Staying well in the hot weather

In Australia, we all know that periods of extremely hot weather are common during summer, yet we don’t often think about how the heat affects our health. Some medicines can affect how the body responds to heat, and people taking these medicines may be more susceptible to developing heat-related illness. If you take medicines, there are many things you can do to stay well and prevent heat-related illness. Together with your doctor and pharmacist, it’s a good idea to make a plan to stay healthy in the heat before the hot weather starts.

What are the symptoms of heat-related illness?

Hot weather places a great deal of stress on the body, which can cause heat-related illness. Heat-related illnesses range from dehydration to very serious heat stress. Symptoms include:

  • Thirst
  • Urinating less
  • Dizziness
  • Feeling faint or weak, which may lead to falls
  • Excessive sweating
  • Headache
  • Muscle cramps
  • Nausea

If you start to feel ill with these symptoms, contact your GP.

More serious symptoms:

  • Vomiting
  • Confusion
  • Hot, red dry skin

If you experience more serious symptoms immediately call OOO for an ambulance or go to the nearest hospital emergency department.

How can we prevent heat-related illness?

Here are a few tips for how we can keep the home environment, and ourselves, cool and prevent heat-related illness.

Keep your home cool
  • Close windows and shut curtains during the heat of the day
  • Let the cool air in at night
  • Don’t hesitate to use your air-conditioner; make sure it is set to cool
  • If you can’t cool your house, spend time in an air-conditioned place like a library, shopping centre, cinema, or the home of a family member or friend
Keep up your fluids

As we age, it is common for our sense of thirst to lessen. This means we may not feel thirsty even when it is very hot. Make sure you drink enough fluids during hot weather to prevent dehydration, even when you do not feel thirsty.

  • Drink plenty of fluids such as water or diluted fruit juice even when you do not feel thirsty
  • Drink often throughout the day, rather than drinking large amounts at once
  • Avoid drinking large amounts of tea, coffee or alcohol
  • Suck ice cubes
  • Eat smaller cold meals (e.g. salads)
  • Eat foods with high fluid content, such as vegetables, fruits and jellies

Talk to your doctor about how much fluid you should drink during hot weather.

Keep yourself cool
  • Wear light loose clothing
  • Use wet towels to wipe your face, neck and arms
  • Minimise physical activity
  • Stay out of the sun
  • If you must go outside, go early or late in the day and wear a hat, sunglasses and sunscreen

Medicines and hot weather

Some medicines can affect the way your body reacts to hot weather; other medicines interfere with your body’s ability to sweat and cool itself. They may reduce thirst or increase fluid loss. These medicines include:

  • blood pressure and heart medicines
  • medicines for mental health conditions
  • seizure medicines
  • incontinence medicines
  • some pain medicines
  • diuretics (fluid tablets)
What should I talk to my doctor about?

Make an appointment with your doctor before the hot weather starts. Ask about any medicines you are taking that may increase your risk of developing heat-related illness. Plan how you can take your medicines safely and reduce your risk of heat-related illness.

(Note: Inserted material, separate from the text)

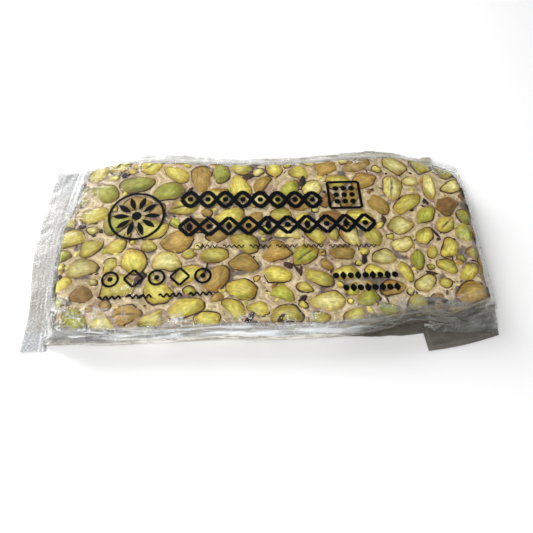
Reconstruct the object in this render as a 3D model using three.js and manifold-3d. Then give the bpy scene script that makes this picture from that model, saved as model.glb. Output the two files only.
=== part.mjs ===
// A pistachio nougat bar sealed in a clear film pouch, lying flat with its printed side up.
// Millimetres, +Z up, +X along the bar. The origin is on the table under the middle of the pouch.
import * as THREE from 'three';
import { mergeVertices } from 'three/addons/utils/BufferGeometryUtils.js';
import Module from 'manifold-3d';

// The bar: a slab cut from a larger sheet, with slightly rounded top edges
const SLAB_LENGTH = 198;
const SLAB_TOP = 15.0;
const SHOULDER_DROP = 1.9;
const SHOULDER_INSET = 1.3;

// The edges of its top face are hand cut. Each is a list of knots that a smooth curve goes through:
// [x, y] for the near and far sides, [y, x] for the two ends.
const SLAB_NEAR = [[-92, -44.6], [-70, -45.6], [-20, -45.2], [10, -46.2], [48, -45.2], [75, -41.2],
  [89, -42.2], [107, -37.0]];
const SLAB_FAR = [[-92, 41.5], [-70, 47.4], [-45, 46.6], [-12, 44.6], [22, 44.3], [54, 46.6],
  [78, 46.4], [93, 40.5], [107, 33.5]];
const SLAB_LEFT = [[-46, -89.5], [-31, -92.5], [-4, -94.4], [8, -94.0], [19, -90.2], [47, -86.0]];
const SLAB_RIGHT = [[-42, 104.6], [-14, 105.4], [12, 107.2], [34, 105.6], [47, 99.0]];

// Film drawn tight down the near side, with a crease at half height
const SHOULDER_REACH = 0.5;
const NEAR_CREASE_HEIGHT = 8.0;
const NEAR_CREASE_REACH = 2.3;
const NEAR_FOOT_REACH = 2.6;

// Margin of film that stands out from the far side at half height, knots [x, y] along its edge
const MARGIN_FAR = [[-101, 50.5], [-88, 49.0], [-71, 56.58], [-50, 56.5], [-14, 52.9], [14, 52.7],
  [40, 53.4], [58, 55.4], [80, 54.6], [96, 50.4], [106, 50.0], [112, 43.0]];
const MARGIN_HEIGHT = 7.6;
const MARGIN_THICKNESS = 1.0;
const MARGIN_ROOT_HALF = 2.6;
const FAR_WALL_REACH = 1.4;

// Flat end seal at the left, lying on the table, knots [y, x]
const FIN_OUTER = [[-50, -109.5], [-30, -109.2], [-4, -112.5], [14, -112.3], [40, -110.4], [52, -109.0]];
const FIN_INNER = [[-50, -99.5], [-16, -101.4], [12, -100.2], [40, -96.3], [52, -94.5]];
const FIN_NEAR_END = -49.9;
const FIN_FAR_END = 51.4;
const FIN_THICKNESS = 0.9;
const FIN_OVERLAP = 3.0;
const FIN_STEPS = 14;

// Film slopes from the bar's left edge down to the seal, past this point on the way
const SLOPE_SHARE = 0.45;
const SLOPE_HEIGHT = 6.3;

// Film drawn round the right end to a folded edge at half height, knots [y, x]
const FILM_RIGHT = [[-46, 109.6], [-24, 110.9], [0, 111.2], [24, 112.7], [42, 110.8], [52, 106.0]];
const RIGHT_EDGE_HEIGHT = 8.0;
const RIGHT_EDGE_THICKNESS = 1.4;
const RIGHT_BULGE_SHARE = 0.6;
const RIGHT_BULGE = [2.4, 11.2];

// The right end seal is folded under the bar, and its corner sticks out at the near side
const FLAP_THICKNESS = 0.9;
const FLAP_CORNERS = [[75.3, -42], [76.5, -57.2], [93, -55.2], [111.4, -50.6], [109.6, -38], [96, -36]];

// Steps along the bar and across it
const BODY_STEPS = 22;
const RING_STEPS = 7;

// Pistachio kernels, cut flush with the top face and standing a little proud of the nougat
const KERNEL_COUNT = 200;
const KERNEL_LONGEST = 17.5;
const KERNEL_SHORTEST = 6.0;
const KERNEL_SIZE_FALL = 0.7;
const KERNEL_LENGTH_SPREAD = [0.92, 1.08];
const KERNEL_WIDTH_SHARE = [0.58, 0.78];
const KERNEL_TAPER = 0.3;
const KERNEL_BEND = 0.14;
const KERNEL_GAP = 0.4;
const KERNEL_RISE = 0.5;
const KERNEL_ROOT = 0.8;
const KERNEL_TOP_SHARE = 0.86;
const KERNEL_SIDES = 10;
const SHORTEST_SIDE = 0.3;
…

Plan ahead to stay safe and well in the heat

Make an appointment before the hot weather starts
  • Discuss with your doctor any medicines you are taking which may increase your risk of heat-related illness.
  • Your doctor may decide to review your medicines to determine if you need to change the medicine or the dose during the warmer months.
Talk to your doctor and make a plan
  • Tell your doctor about any symptoms that concern you, such as sweating more, feeling the heat more, feeling thirsty or urinating less.
  • Ask your doctor about how much fluid you should be drinking during the hot weather, particularly if you take medicines that affect fluid loss such as fluid tablets, or you are on a restricted fluid intake plan.
  • Your doctor may decide to develop a personalised fluid intake plan for the hot weather to prevent dehydration during the warmer months.
  • Your doctor can recommend support services to assist you at home during hot weather.
Store medicines safely in the heat
  • Some medicines lose their effectiveness in the heat and need to be stored below 25°C.
  • Store your medicines in a safe cool dry place away from direct sunlight.
  • Do not leave medicines in a warm place such as above the stove, on a windowsill or in your car.
  • Talk to your pharmacist for advice about how to store your medicines.

What else can I do?

If you live alone:
  • Know who to call if you need help during extreme heat. Talk to your family, friends, neighbours or carers about how they could help you. It could be as simple as checking in on you, stocking your fridge with cool drinks or helping you turn on the air-conditioner.
  • Talk to your doctor about the services available in your community that can assist you at home during periods of hot weather.

More information

  • Talk to your doctor before changing, stopping or starting any medicines.
  • If you feel unwell in the hot weather seek medical advice from your doctor or the nearest hospital.
  • In an emergency call 000 for an ambulance.